Intuition plays a major role in parenting. Because, all that is needed in parenting is love - unconditional love. The love that does not have to think over what just happened on the physical plane(whatever mess the child has done) before expressing it self towards the child. Love that knows no favours, no rewards, no returns. Love that can be expressed not only when the child achieves laurels in school but also when the child is shouting at the top of his voice. Love that could be shown not only when the child is giggling, playing, running, hugging but also when the tired child, who is unable to contain his immense tiredness within, is rolling on the floor crying . Love that can be shown not only when the child has just started playing in park but also when the child is not willing to leave for home from park. And, many more instances.



So, how does one achieve to this stage of showing unconditional love in the most tiring phase of a day. It is time to go to school, your child doesn't move an inch to freshen up, how do you show the unconditional love? You made many arrangements for your child to perform an act on stage and all that he does is just go and stand still/cry on the stage. How do you show your unconditional love?

What is all this about unconditional love? How does one practice to have unconditional love? (Is this question even right?) How can the response of one person differ from the other to the same stressful situation? Does one actually get the expression of unconditional love? NO!




Unconditional love is something that comes from within. It comes from your subconscious level. It does not matter how stressful situation you are in or how much mess your child has created in front of you. Unconditional love does not judge what the child has done. Unconditional love just shows love towards the subject and this particular response comes from our subconscious. You cannot practice the expression of unconditional love. It shoots itself from within.



How many times have to decided not to yell at your child, still end up yelling and feel bad about it later? Is it because of lack of practice? No, it is because you are not listening to your inner self. In any kind of situation, your inner self is always telling you what should truly be done. For example, for a child who is yelling and crying, your inner self is always telling you to pick her up and show some warmth. But, rarely people listen to their inner self, instead, end up yelling at the child to just shut her mouth and stop crying be it whatever reason it was for.

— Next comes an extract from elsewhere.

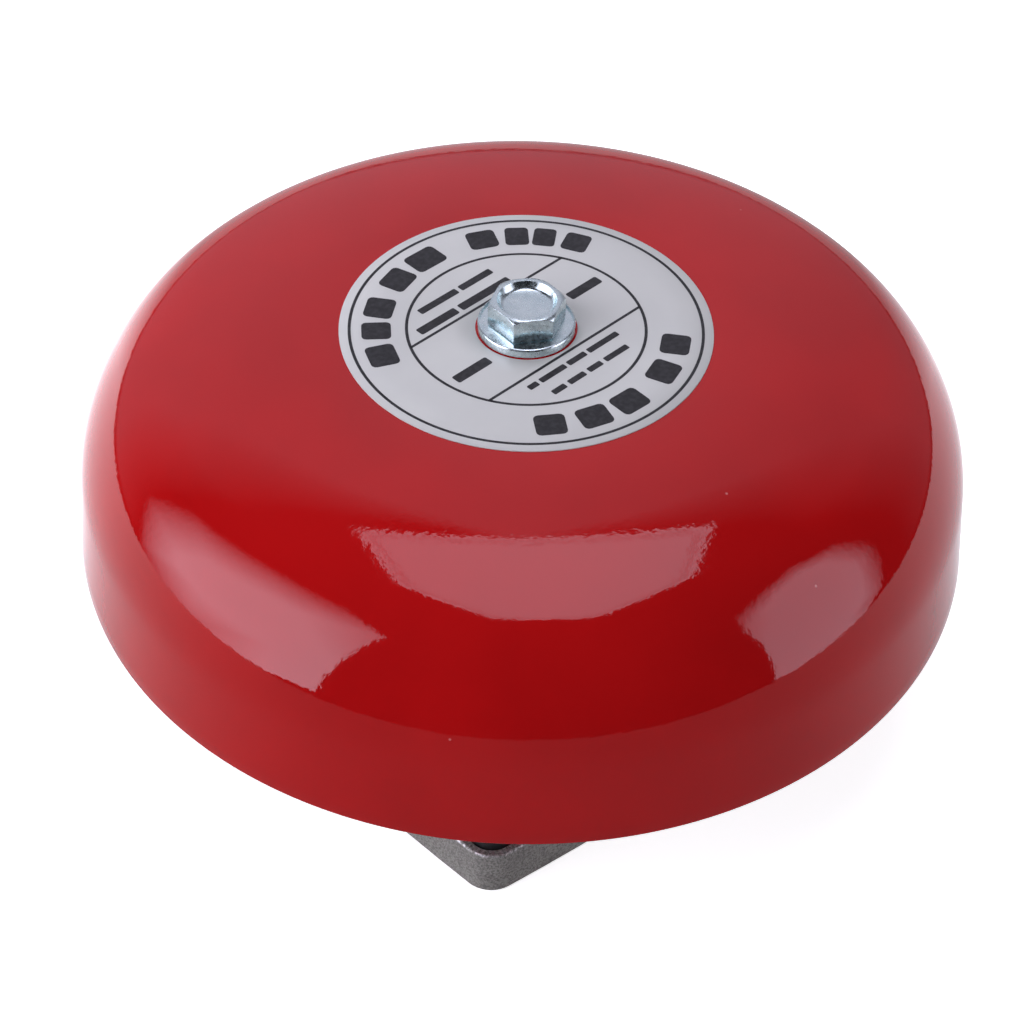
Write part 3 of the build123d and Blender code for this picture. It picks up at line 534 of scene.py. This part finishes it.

So, who is doing what? A child who lacks self-control is crying which is absolutely fine. Young children lack self-control and tend to take to extreme behaviors to express their joy and anger. It is perfectly OK for the child to behave so. Now, about the adult. The adult, who is supposed to listen to her inner voice, understand what is ought to be done and do it the right way, does not even make an attempt to learn what went wrong with the child before asking the child to just STOP crying immediately.



Can each of you think of the number of times you had thought of not yelling, controlled yourself for 10 times but ended up yelling at the 11th time? What is it that's going wrong? Why isn't there harmony between souls? What are you missing?



With a strong intuition, and, by intuition I mean, closer connect to your soul, you listen to what your soul says, you respond just as your subconscious directs you to and in the process, understand and connect to your child. Every single time you do this, you make a lasting connection with your child. The sooner you understand the concept, the earlier you make the connection with your child.

So, what really went wrong when you ended up yelling instead of staying calm is not the lack of practice or inability to follow the parenting tips or tricks but lack of your attempt to know your own self. Know who you really are. Know who your child truly is. Learn about your subconscious levels. Draw yourself closer to your soul. Listen to your intuition. Learn about why physical beings exist. Learn about life. Learn about the BIG things that life has to offer and the stress you might be feeling at any moment can never be significant to you.



Again, this does not mean that you do not have to give importance to your child's cry over the simplest thing. Instead, when you are connected to yourself and your child, you, very correctly know, how you have to respond in any situation. There may be hundreds of TO-DOs and NOT-TO-DOs lists about parenting. You may be overwhelmed with the hundreds of resources and various styles of parenting that exist. But, what you have to follow is that which works for you and your child. And you will understand what it is only when you truly connect to your soul. Of the many ways that exist, meditation is one way to connect to the inner self. That is when you start listening to your subconscious and that is when your intuition kicks in, in every instance of your life. You start to realise the power of intuition and fall in love with it.


Let's embrace the power of intuitive parenting. What it means is that you listen with your heart. It means that you keep open your senses to listen to what your child is trying to convey with his behaviour and letting your response come from within, may not be exactly the same as you had read in xyz parenting guide last week. You listen to your child before responding, by first, listening to your inner self.



Someone rightly said, 'Intuition is the highest form of intelligence' and true it is.


May we be more intuitive in our parenting journey and rear children who grow up to be intuitive adults.